#### [Aim of the exercise]
Print again only this span: the line with "Model this object", the line with "weld_mark_offset = 4.4", and all lines between them, exactly as given.
::::
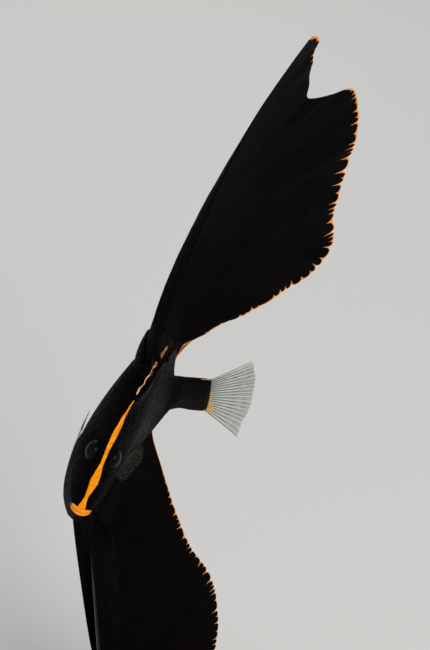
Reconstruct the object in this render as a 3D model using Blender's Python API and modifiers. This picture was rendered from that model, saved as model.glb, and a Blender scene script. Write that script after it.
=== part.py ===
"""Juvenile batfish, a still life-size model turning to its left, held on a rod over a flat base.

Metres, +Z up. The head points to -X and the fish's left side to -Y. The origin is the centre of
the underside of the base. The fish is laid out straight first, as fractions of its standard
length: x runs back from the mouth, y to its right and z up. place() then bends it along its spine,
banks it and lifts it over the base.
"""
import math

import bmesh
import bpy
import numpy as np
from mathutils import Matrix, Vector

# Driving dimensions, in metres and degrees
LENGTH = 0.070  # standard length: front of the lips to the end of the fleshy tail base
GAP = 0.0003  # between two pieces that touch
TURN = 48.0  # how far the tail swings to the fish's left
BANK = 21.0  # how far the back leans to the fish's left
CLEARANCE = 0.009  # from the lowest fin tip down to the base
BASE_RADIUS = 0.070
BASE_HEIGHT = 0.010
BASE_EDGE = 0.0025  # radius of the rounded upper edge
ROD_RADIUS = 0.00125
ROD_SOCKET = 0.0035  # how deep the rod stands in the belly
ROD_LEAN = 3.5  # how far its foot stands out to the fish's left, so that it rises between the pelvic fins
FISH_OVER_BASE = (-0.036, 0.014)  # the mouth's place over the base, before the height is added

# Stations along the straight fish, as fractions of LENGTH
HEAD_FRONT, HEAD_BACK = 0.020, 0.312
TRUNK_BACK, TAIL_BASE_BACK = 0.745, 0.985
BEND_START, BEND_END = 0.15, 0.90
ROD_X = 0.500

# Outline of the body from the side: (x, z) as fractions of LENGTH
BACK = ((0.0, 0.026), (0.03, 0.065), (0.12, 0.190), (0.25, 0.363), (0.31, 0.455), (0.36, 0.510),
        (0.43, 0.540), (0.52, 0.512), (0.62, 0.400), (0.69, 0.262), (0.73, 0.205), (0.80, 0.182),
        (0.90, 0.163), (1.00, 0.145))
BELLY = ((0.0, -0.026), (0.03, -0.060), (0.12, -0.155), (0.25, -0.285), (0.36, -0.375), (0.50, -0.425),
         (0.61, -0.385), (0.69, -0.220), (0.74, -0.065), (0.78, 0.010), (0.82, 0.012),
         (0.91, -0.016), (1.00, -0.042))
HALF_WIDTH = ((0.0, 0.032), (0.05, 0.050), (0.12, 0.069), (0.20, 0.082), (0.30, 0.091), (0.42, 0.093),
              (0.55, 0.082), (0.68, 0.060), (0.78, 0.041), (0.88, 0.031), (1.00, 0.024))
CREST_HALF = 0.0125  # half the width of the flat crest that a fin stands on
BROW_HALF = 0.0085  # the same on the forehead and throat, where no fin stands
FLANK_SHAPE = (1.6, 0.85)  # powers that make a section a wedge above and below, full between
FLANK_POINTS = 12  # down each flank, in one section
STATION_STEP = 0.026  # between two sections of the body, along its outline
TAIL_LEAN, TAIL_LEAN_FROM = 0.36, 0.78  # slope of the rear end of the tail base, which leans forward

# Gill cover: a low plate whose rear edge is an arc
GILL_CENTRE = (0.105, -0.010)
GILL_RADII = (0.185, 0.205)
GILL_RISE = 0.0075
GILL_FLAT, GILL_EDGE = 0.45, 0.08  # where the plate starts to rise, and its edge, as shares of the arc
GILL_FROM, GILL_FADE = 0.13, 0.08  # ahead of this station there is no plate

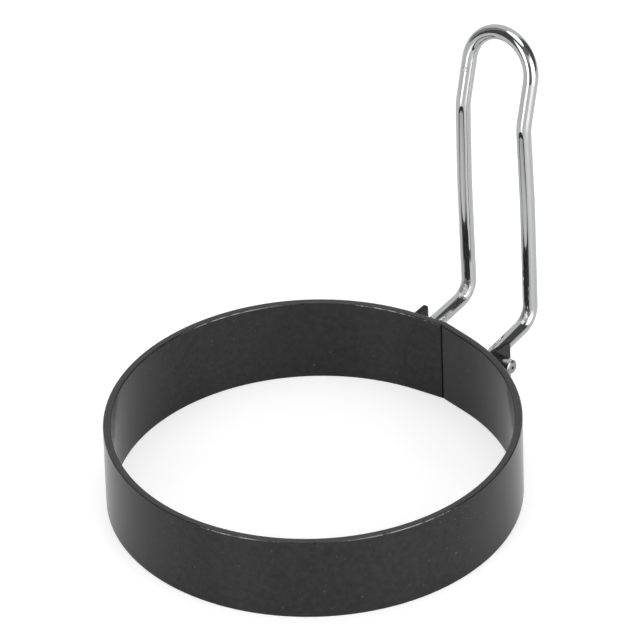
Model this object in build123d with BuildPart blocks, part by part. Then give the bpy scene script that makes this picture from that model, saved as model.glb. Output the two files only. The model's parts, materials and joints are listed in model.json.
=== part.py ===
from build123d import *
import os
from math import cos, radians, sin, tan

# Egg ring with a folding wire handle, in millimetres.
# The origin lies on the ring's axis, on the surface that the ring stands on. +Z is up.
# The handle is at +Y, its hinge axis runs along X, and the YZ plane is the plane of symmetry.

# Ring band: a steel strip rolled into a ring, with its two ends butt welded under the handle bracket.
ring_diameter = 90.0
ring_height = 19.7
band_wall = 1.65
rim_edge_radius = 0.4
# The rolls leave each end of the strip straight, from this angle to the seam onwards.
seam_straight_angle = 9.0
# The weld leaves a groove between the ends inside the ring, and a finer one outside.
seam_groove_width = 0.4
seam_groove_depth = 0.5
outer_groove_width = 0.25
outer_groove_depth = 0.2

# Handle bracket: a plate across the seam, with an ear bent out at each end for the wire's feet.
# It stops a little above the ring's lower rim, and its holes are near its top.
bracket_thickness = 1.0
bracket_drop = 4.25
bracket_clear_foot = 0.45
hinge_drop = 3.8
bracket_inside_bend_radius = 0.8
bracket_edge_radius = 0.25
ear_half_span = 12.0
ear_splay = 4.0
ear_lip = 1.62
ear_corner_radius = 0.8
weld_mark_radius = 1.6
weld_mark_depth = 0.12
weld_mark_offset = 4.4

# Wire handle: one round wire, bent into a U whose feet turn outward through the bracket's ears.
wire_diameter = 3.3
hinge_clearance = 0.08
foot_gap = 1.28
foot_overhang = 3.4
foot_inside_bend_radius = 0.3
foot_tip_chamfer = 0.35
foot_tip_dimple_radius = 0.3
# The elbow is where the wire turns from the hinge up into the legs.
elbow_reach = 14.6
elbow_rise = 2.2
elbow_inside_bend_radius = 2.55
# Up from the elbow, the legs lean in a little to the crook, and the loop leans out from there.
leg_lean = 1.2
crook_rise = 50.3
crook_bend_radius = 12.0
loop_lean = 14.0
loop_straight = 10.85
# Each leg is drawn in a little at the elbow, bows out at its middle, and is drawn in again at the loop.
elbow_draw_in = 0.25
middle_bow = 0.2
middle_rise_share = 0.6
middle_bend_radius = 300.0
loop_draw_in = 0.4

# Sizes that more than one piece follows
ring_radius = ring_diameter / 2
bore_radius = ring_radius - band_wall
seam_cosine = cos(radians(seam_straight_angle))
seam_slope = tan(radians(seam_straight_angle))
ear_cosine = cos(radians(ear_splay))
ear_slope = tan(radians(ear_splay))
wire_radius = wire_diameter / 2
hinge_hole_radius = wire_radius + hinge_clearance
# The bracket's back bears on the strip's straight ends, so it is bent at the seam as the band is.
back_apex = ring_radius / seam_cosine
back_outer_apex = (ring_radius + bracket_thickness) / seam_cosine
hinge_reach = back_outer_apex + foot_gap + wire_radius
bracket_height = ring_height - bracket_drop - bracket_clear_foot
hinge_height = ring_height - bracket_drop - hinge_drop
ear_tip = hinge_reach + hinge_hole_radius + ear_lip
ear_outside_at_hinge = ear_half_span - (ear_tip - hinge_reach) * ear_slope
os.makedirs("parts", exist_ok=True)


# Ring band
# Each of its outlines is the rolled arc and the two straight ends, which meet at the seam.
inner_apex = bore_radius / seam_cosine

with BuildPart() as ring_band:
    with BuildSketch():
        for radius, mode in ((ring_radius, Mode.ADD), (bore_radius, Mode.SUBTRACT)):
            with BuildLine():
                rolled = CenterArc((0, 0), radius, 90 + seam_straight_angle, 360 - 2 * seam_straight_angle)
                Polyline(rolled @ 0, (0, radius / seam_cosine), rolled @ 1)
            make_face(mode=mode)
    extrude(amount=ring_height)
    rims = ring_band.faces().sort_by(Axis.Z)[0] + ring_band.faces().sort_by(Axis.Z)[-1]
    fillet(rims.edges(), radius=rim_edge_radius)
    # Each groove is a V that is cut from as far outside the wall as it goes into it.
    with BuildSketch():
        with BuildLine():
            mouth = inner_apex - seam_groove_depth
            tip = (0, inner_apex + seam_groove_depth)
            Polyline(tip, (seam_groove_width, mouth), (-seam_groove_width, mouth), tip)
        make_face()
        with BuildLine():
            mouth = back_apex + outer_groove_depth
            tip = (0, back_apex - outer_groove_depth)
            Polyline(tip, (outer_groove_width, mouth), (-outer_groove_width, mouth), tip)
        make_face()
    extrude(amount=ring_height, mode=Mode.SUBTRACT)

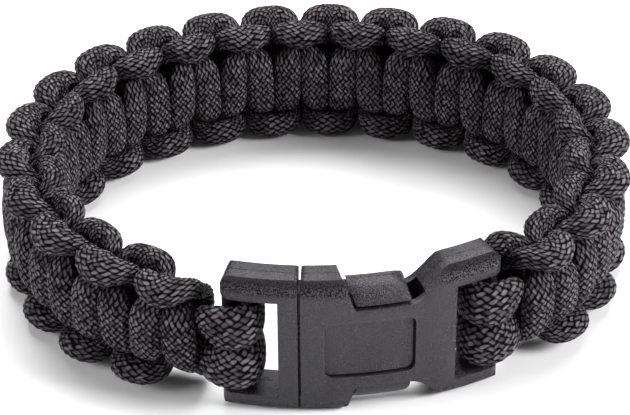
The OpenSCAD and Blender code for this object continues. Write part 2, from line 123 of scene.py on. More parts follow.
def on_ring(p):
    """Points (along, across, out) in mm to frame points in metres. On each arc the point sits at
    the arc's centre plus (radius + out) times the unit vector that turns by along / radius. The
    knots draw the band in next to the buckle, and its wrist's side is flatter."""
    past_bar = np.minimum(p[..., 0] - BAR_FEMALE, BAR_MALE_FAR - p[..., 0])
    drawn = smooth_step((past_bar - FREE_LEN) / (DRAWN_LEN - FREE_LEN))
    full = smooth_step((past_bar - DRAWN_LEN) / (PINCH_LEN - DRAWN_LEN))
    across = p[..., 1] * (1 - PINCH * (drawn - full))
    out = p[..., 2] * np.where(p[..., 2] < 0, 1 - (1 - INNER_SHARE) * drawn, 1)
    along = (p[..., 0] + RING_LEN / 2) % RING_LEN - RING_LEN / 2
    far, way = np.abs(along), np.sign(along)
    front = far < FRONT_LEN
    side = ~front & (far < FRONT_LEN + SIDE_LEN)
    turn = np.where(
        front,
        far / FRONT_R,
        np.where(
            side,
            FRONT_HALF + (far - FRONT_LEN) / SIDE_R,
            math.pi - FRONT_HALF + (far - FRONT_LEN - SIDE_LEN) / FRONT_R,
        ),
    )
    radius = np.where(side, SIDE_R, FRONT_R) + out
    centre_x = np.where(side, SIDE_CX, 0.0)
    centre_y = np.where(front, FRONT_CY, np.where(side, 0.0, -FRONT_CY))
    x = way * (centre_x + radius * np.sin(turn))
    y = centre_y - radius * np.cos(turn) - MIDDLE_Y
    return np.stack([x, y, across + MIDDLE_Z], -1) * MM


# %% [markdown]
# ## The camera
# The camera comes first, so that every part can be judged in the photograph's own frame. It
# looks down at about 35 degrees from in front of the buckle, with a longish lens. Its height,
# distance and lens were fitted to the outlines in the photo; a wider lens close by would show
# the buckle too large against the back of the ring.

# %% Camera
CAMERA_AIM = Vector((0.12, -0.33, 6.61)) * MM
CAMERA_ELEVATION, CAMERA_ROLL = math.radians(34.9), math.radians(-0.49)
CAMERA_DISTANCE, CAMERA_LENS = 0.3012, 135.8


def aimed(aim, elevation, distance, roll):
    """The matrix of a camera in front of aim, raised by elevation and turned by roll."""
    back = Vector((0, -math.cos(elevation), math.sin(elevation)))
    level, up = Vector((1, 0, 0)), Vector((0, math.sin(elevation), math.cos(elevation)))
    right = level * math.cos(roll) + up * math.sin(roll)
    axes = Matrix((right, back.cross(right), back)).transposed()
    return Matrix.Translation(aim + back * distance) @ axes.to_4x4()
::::
#### [Task result]
Model this object in build123d with BuildPart blocks, part by part. Then give the bpy scene script that makes this picture from that model, saved as model.glb. Output the two files only. The model's parts, materials and joints are listed in model.json.
=== part.py ===
from build123d import *
import os
from math import cos, radians, sin, tan

# Egg ring with a folding wire handle, in millimetres.
# The origin lies on the ring's axis, on the surface that the ring stands on. +Z is up.
# The handle is at +Y, its hinge axis runs along X, and the YZ plane is the plane of symmetry.

# Ring band: a steel strip rolled into a ring, with its two ends butt welded under the handle bracket.
ring_diameter = 90.0
ring_height = 19.7
band_wall = 1.65
rim_edge_radius = 0.4
# The rolls leave each end of the strip straight, from this angle to the seam onwards.
seam_straight_angle = 9.0
# The weld leaves a groove between the ends inside the ring, and a finer one outside.
seam_groove_width = 0.4
seam_groove_depth = 0.5
outer_groove_width = 0.25
outer_groove_depth = 0.2

# Handle bracket: a plate across the seam, with an ear bent out at each end for the wire's feet.
# It stops a little above the ring's lower rim, and its holes are near its top.
bracket_thickness = 1.0
bracket_drop = 4.25
bracket_clear_foot = 0.45
hinge_drop = 3.8
bracket_inside_bend_radius = 0.8
bracket_edge_radius = 0.25
ear_half_span = 12.0
ear_splay = 4.0
ear_lip = 1.62
ear_corner_radius = 0.8
weld_mark_radius = 1.6
weld_mark_depth = 0.12
weld_mark_offset = 4.4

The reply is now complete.